Task to complete: Your task is to copy the stretch of lines in the records below that begins with the line containing "bow below it" and ends with the line containing "bpy.context.view_layer.update()", exactly as written, with nothing added.
===============
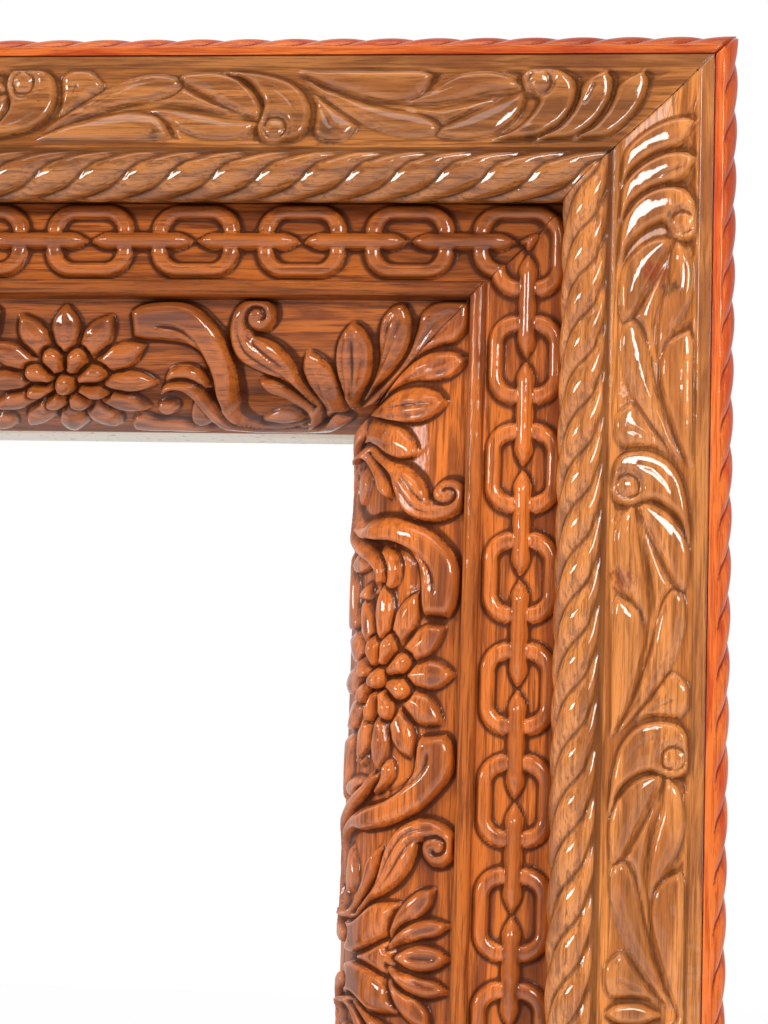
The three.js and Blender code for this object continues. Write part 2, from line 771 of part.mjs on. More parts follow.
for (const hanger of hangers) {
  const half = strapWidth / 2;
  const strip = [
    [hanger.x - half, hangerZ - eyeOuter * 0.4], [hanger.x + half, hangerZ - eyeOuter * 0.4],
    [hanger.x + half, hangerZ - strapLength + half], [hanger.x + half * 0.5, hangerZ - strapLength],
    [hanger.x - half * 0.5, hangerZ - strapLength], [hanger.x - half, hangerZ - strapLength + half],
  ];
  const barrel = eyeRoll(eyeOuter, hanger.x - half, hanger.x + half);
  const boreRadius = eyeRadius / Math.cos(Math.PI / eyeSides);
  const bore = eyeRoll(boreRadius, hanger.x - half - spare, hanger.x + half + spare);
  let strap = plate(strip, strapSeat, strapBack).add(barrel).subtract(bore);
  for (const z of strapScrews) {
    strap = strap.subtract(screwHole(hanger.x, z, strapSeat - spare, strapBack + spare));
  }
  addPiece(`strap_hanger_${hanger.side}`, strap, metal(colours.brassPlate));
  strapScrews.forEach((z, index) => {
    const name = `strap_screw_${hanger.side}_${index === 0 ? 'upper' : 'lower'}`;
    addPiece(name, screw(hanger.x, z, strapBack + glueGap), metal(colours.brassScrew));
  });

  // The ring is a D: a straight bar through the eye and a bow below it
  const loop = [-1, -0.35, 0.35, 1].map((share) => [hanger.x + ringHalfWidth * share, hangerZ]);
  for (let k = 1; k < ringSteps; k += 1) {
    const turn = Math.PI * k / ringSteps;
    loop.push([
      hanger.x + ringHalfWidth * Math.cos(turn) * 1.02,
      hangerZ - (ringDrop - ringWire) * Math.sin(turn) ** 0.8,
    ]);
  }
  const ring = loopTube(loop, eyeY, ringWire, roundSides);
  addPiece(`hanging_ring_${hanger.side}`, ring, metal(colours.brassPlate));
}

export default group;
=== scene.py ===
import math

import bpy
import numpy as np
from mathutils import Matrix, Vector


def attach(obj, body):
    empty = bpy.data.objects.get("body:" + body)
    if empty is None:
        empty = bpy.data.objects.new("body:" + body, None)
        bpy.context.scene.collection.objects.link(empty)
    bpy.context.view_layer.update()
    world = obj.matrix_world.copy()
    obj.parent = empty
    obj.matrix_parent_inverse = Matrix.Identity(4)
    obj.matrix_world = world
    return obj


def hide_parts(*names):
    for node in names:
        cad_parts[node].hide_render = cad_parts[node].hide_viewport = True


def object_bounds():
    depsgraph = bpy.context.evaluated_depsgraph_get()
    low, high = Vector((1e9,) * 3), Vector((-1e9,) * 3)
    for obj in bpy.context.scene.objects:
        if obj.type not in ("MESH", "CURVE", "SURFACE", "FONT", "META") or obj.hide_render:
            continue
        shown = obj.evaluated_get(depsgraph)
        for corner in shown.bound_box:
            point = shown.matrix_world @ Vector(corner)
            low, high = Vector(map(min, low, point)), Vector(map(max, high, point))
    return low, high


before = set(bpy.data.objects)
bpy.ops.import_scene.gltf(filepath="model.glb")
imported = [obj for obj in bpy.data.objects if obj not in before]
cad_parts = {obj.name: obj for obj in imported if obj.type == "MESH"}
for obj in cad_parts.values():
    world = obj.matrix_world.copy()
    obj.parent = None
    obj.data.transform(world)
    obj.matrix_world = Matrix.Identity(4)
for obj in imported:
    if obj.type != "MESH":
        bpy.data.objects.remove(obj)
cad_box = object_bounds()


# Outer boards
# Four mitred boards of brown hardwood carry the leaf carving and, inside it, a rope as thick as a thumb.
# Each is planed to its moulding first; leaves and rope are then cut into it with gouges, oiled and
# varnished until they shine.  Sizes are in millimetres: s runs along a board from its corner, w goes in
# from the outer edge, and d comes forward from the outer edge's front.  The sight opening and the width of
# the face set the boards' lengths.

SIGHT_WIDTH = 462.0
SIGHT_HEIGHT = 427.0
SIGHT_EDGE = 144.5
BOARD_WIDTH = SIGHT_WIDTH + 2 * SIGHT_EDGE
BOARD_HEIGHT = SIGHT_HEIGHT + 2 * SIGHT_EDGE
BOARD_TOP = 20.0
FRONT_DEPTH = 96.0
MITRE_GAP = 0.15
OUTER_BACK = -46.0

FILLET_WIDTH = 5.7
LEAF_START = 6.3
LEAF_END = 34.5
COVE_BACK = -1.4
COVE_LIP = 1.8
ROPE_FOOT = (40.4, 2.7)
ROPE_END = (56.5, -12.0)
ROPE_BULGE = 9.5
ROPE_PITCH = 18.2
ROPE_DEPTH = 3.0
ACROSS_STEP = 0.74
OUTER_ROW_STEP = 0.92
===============
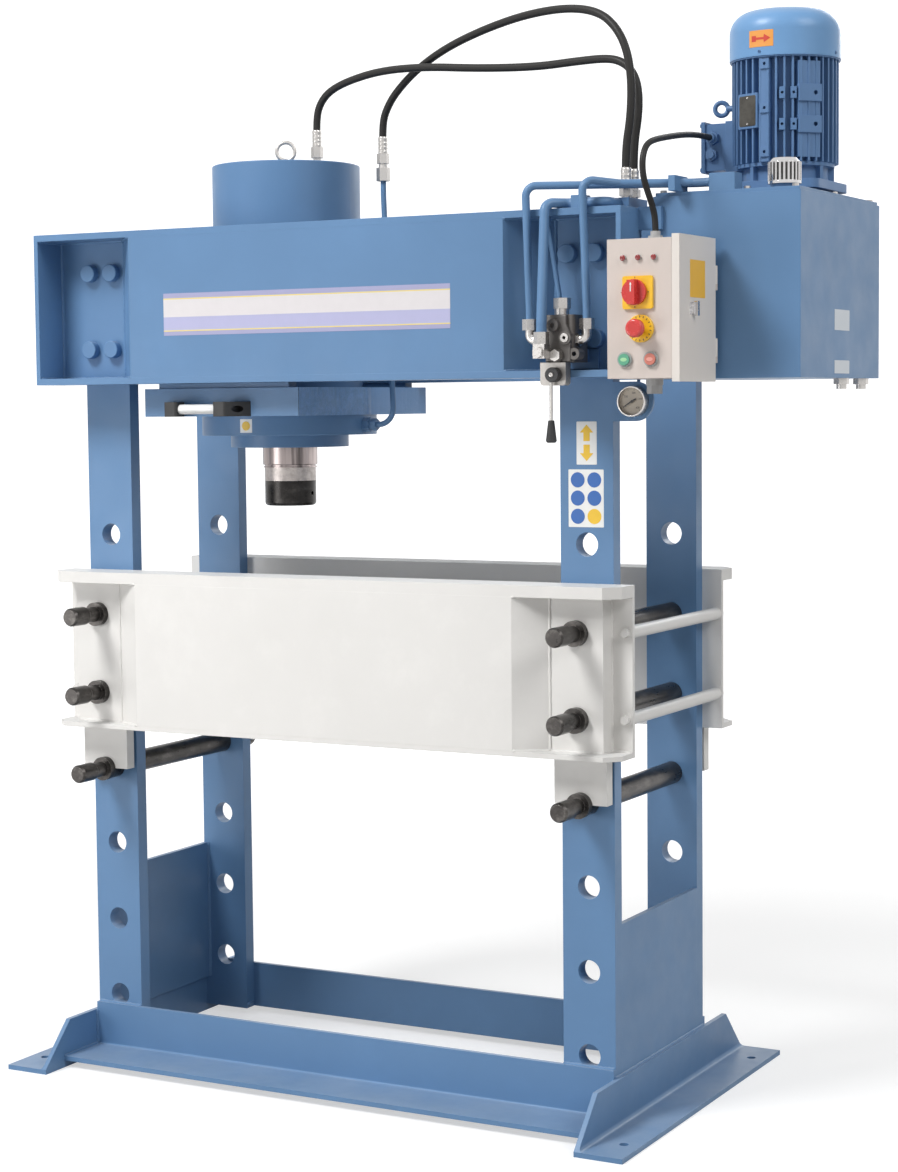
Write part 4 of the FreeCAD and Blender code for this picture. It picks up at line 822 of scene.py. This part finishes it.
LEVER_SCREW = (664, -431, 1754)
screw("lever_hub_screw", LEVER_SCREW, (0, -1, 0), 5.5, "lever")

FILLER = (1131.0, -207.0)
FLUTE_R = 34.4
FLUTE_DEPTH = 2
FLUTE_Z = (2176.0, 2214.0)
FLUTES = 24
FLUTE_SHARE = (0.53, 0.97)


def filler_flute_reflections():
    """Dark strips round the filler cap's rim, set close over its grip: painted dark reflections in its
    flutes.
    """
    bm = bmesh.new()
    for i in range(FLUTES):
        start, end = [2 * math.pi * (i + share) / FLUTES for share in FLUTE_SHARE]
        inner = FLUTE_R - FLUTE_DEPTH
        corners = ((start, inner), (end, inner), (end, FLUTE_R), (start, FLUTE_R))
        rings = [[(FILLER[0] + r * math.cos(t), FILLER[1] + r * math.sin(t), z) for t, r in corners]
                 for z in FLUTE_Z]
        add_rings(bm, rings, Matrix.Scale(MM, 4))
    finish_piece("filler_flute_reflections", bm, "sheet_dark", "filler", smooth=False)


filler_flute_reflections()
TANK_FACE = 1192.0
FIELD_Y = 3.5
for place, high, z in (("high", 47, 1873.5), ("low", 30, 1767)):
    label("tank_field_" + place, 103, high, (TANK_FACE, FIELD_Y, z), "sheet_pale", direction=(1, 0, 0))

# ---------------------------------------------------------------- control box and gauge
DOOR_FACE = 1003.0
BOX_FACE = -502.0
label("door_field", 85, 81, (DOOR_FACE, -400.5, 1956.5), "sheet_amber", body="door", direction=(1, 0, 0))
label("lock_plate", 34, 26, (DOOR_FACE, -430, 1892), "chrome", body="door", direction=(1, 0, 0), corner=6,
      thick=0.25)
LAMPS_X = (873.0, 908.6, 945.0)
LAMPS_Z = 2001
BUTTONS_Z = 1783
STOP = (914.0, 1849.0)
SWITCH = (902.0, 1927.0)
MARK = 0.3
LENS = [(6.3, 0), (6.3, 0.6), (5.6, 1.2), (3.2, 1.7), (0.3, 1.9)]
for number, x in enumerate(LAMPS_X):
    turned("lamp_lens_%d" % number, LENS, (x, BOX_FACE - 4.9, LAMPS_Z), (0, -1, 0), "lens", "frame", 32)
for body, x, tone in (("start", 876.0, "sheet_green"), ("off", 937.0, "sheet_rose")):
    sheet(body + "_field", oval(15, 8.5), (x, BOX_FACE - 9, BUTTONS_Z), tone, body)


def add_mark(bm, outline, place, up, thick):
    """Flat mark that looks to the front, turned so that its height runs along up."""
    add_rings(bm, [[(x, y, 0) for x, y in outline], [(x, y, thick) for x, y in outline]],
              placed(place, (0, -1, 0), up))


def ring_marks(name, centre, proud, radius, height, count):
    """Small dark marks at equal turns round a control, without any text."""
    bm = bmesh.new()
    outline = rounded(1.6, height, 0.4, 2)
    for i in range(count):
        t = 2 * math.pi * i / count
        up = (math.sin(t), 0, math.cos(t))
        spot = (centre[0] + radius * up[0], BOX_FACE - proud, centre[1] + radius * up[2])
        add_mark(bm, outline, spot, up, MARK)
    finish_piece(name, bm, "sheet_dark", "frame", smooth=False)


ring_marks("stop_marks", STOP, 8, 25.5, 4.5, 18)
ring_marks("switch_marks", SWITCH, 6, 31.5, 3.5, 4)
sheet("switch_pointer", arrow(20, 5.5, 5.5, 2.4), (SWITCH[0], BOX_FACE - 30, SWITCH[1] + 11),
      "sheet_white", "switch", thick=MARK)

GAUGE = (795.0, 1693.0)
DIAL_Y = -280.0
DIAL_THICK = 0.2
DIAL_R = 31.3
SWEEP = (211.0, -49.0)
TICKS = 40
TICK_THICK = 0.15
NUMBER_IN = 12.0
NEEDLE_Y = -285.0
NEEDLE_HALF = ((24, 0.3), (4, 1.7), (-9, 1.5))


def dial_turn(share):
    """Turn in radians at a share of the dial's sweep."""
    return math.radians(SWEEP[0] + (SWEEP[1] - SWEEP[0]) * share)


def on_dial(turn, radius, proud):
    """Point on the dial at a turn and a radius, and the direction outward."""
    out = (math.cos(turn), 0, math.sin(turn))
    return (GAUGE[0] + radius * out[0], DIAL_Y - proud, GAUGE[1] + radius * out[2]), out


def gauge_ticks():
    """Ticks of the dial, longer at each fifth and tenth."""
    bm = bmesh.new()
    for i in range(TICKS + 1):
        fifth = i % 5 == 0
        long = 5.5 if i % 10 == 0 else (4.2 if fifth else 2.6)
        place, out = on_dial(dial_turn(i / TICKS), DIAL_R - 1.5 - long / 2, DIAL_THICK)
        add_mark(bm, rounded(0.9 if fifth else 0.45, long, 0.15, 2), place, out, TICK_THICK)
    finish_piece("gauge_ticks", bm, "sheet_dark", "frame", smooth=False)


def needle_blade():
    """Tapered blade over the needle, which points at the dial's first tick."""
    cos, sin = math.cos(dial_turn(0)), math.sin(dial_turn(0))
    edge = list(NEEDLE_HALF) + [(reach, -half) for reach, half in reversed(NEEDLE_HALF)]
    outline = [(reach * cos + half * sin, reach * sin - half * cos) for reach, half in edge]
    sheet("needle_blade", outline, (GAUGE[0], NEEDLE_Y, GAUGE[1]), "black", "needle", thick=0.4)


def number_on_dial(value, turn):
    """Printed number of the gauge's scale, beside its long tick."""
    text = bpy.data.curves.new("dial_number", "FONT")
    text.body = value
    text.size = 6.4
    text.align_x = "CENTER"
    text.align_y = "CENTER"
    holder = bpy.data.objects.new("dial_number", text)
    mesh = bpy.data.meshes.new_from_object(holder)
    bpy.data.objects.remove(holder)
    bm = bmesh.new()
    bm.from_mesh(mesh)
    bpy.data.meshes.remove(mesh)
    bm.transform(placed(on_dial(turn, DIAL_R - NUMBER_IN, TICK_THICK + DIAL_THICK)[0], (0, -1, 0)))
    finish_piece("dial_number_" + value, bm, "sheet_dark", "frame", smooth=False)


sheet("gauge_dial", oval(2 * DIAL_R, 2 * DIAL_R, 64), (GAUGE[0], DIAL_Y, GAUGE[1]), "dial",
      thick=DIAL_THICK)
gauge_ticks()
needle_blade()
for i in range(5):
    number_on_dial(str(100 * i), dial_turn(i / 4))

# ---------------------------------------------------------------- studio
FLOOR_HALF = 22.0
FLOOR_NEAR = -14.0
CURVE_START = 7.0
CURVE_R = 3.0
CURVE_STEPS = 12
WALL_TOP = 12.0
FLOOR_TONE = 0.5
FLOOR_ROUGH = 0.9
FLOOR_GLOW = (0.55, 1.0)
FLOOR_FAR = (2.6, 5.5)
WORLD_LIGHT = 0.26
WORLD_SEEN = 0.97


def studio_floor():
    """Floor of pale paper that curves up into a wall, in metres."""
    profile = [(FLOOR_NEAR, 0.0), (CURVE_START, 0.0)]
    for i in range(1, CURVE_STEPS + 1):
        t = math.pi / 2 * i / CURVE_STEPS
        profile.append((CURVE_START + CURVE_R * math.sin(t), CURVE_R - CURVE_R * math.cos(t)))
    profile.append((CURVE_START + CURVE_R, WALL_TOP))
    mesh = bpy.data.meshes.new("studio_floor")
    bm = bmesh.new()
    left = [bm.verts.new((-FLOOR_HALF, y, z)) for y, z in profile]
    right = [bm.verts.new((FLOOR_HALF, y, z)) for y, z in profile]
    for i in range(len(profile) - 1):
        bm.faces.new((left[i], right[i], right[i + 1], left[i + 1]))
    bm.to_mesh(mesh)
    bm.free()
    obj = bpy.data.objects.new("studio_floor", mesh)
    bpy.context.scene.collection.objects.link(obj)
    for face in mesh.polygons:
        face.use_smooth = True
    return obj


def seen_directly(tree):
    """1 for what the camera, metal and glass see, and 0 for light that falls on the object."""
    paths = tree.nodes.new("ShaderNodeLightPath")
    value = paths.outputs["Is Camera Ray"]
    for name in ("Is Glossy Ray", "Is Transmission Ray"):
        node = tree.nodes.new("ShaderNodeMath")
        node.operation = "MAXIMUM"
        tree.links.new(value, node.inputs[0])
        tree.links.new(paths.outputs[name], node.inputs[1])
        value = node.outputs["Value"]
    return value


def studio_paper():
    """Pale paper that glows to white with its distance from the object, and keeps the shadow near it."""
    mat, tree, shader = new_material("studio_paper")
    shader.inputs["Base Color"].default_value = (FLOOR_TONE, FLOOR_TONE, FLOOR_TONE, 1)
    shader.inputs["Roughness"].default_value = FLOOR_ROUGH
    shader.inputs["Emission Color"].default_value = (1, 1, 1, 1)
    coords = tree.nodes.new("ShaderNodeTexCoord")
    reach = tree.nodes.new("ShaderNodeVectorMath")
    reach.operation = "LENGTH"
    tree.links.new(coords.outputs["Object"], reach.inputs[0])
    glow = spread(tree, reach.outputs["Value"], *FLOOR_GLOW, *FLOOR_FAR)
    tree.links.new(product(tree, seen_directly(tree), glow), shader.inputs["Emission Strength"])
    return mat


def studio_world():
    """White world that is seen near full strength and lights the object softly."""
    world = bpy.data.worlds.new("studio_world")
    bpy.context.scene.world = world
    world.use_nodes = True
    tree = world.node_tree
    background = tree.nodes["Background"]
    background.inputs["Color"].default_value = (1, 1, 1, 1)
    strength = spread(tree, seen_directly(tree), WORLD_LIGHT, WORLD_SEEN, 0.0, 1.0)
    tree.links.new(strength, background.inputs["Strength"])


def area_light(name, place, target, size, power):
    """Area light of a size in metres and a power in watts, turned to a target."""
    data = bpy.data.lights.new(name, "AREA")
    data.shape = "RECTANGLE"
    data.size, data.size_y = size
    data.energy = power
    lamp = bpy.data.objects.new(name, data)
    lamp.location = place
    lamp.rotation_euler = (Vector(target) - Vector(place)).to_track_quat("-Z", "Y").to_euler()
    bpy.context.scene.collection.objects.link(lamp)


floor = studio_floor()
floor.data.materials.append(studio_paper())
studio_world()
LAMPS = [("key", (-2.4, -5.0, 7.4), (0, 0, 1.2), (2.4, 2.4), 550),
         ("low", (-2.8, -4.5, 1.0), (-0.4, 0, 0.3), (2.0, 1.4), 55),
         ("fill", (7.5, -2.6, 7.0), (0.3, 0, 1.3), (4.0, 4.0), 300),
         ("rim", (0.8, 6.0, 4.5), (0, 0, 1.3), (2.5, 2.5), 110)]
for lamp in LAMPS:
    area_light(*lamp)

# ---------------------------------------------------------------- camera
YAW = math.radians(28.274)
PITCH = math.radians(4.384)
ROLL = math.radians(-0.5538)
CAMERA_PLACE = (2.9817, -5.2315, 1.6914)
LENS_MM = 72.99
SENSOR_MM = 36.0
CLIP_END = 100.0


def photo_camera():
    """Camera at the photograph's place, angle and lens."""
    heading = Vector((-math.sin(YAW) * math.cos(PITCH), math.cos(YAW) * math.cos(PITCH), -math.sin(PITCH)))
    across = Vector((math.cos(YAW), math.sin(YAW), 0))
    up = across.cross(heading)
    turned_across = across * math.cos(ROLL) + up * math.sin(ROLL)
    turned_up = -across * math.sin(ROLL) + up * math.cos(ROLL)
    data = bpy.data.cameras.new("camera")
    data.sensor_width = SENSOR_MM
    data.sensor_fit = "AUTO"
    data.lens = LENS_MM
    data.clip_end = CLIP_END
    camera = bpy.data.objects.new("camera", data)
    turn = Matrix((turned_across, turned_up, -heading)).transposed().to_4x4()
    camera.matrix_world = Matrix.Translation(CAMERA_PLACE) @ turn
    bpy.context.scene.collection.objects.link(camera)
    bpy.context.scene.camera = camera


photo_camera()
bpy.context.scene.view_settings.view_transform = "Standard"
===============
Solution below:
  // The ring is a D: a straight bar through the eye and a bow below it
  const loop = [-1, -0.35, 0.35, 1].map((share) => [hanger.x + ringHalfWidth * share, hangerZ]);
  for (let k = 1; k < ringSteps; k += 1) {
    const turn = Math.PI * k / ringSteps;
    loop.push([
      hanger.x + ringHalfWidth * Math.cos(turn) * 1.02,
      hangerZ - (ringDrop - ringWire) * Math.sin(turn) ** 0.8,
    ]);
  }
  const ring = loopTube(loop, eyeY, ringWire, roundSides);
  addPiece(`hanging_ring_${hanger.side}`, ring, metal(colours.brassPlate));
}

export default group;
=== scene.py ===
import math

import bpy
import numpy as np
from mathutils import Matrix, Vector


def attach(obj, body):
    empty = bpy.data.objects.get("body:" + body)
    if empty is None:
        empty = bpy.data.objects.new("body:" + body, None)
        bpy.context.scene.collection.objects.link(empty)
    bpy.context.view_layer.update()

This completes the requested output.